O’Connor: It’s tough, I think unfortunately we marginalize a lot of people, and I think as an artist you have to find what you want to say and what you want people to hear. You can’t really control what people hear but you can kind of draw attention to [these topics] and try to get them to think in a different way. My work certainly isn’t outwardly political, but I think [art] has to follow your beliefs, to convey what you think.

Hoagland: One of my last questions is what type of work do you see yourself making in the coming years and did this residency give you ideas for future work?
O’Connor: Yeah definitely, I really want to further explore why these [natural materials] fascinate me and how portraying them in that way [can feel] more appropriate. It’s very much a thinking thing and I think paintings tell the artist a lot about what they’re thinking. I’m sure you have had the experience where you look at a piece that you did a couple of years ago then you go ‘Oh my God that’s what I was thinking about?!’ and you didn’t know it at the time, but you realized it later on. I think that happens with other people as well so I’m still painting the seals and I don’t think that’s going to stop for a very long time, but why does it resonate with me? I think that’s what’s on my mind a lot now.
There was a lecture that I saw at the Fine Arts Work Center which I was just blown away by.

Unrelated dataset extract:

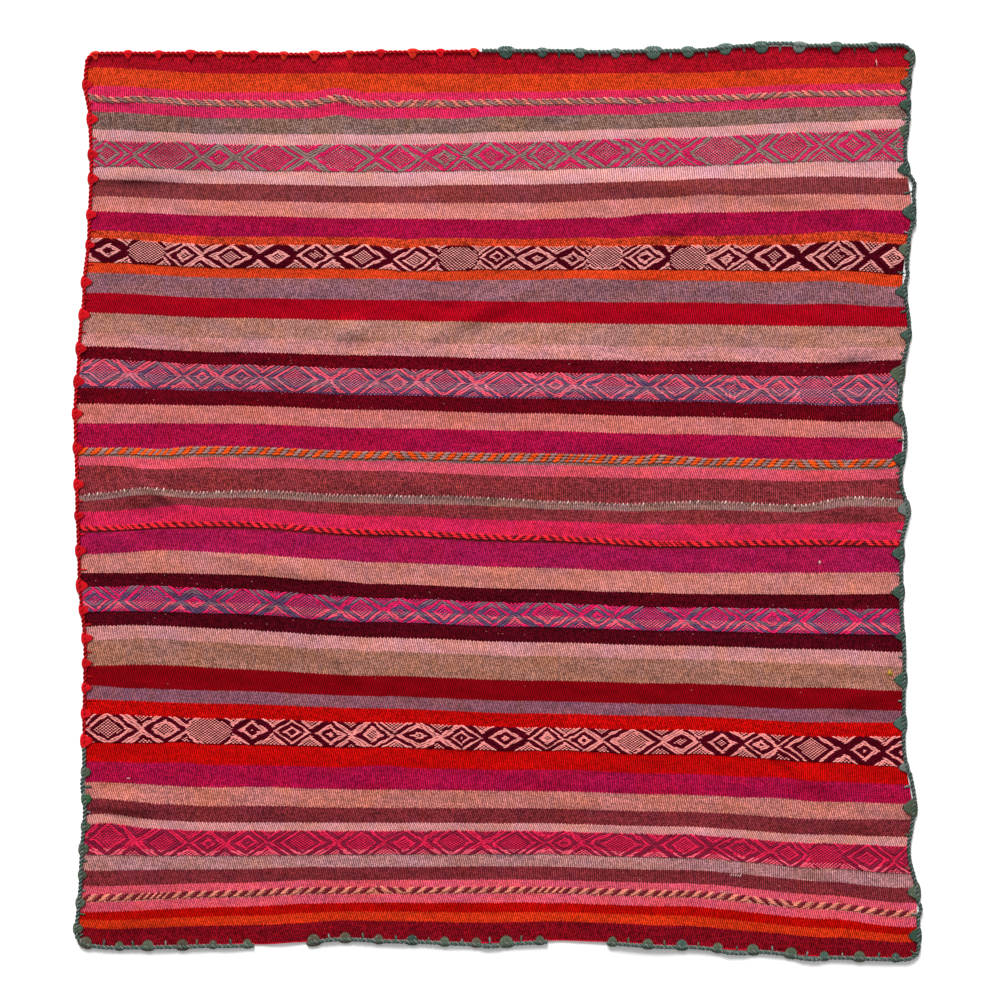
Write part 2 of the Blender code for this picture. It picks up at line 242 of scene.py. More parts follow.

Nicole Eisenman and Helen Molesworth discussed how a lot of artists are very concerned about the political situation and about our responsibility as artists to do something; to make our work useful. She [pointed out that] you can either make work that deals with the situation at hand directly, or you can make beauty to help people deal with it. I thought that was perfect. I’m sorry, I totally got off track!
Hoagland: *Laughs* I mean my last question was for the coming years, so I think that’s a great thought to end on, you don’t know what that idea is going to fruition as.
O’Connor: Right, it’s going to turn into something, it may be years before I know what that is.
Hoagland: My final question is do you have any final thoughts you’d like to share any advice or the person would be getting the residency?
O’Connor: I think just really really be open to possibilities. Don’t go in thinking ‘this is what I do’ or ‘this is me, I’m not changing’. Use this as the impetus for growing. It’s an incredibly valuable experience.
Hoagland: Great advice. Thank you so much for talking with me, it was so nice to meet you.
O’Connor: It was nice to meet you too, thank you.